No se rinden, pues por algo es que tienen la toga puesta, pero si han hecho su trabajo bien, se percatarán, poco a poco, de que son cada vez menos sabios, que se adentran cada vez más en un bosque oscuro. Incluso pueden llegar a sorprenderse cuando empatizan con los peores seres humanos, y el susto visceral llega cuando se ven parcialmente reflejados en la mirada de los criminales.
—¿Qué haces? —pregunta el juez Haynwood en la película “Vencedores o Vencidos”
—Convencerte de que no todos somos unos monstruos —responde un nazi.

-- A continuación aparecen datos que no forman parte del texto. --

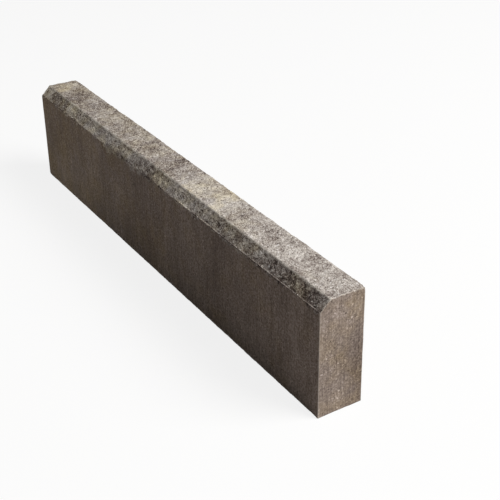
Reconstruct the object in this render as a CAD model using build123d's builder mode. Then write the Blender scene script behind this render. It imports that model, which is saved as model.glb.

He ahí la tragedia del juez, del verdadero juez. Si todos los acusados fueran simples cáscaras, unos depravados sin matices, unos asesinos vacíos, no habría necesidad de su existencia. En cambio, a lo que se enfrenta este héroe trágico es a la conciencia de que todos, sin excepción, somos capaces de realizar atrocidades. Con la dosis suficiente de crisis nacional, de un pasado perturbador, de una fiebre de desgracia, de indignidad o de hambre, todos podemos caer. Todo se reduce al miedo. Al miedo del ayer y del mañana, al miedo a nuestros vecinos, a la patria, a cualquier verdad intersubjetiva que nos haya cubierto. Al miedo a nosotros mismos.
Así es como el juez termina siendo un oxímoron cuya función es desdoblarse, olvidarse de sí mismo y encontrar refugio, no vaya a ser que el acusado lo juzgue a él también. Se defiende con la Ley, se escuda en las costumbres que hemos construido con los siglos, se esconde bajo una venda y la diosa Temis sostiene por él una balanza. Tal vez no venimos de Zeus, sino de la diosa de la justicia, que se venda los ojos para no sucumbir a la mortalidad.
… Y quizás… sólo quizás… De eso se trata la vida que juzgamos y juzgamos, de vendarnos a lo largo de estos caminos que andamos y desandamos. De aprender a paliar nieve en lugar de ser parte de una conciencia colectiva que no entendemos. De ver los grises y los matices y los colores donde otros sólo ven a blanco y negro. Tal vez así y sólo así, siendo dignos hijos de la diosa Temis, haremos de este mundo algo más habitable.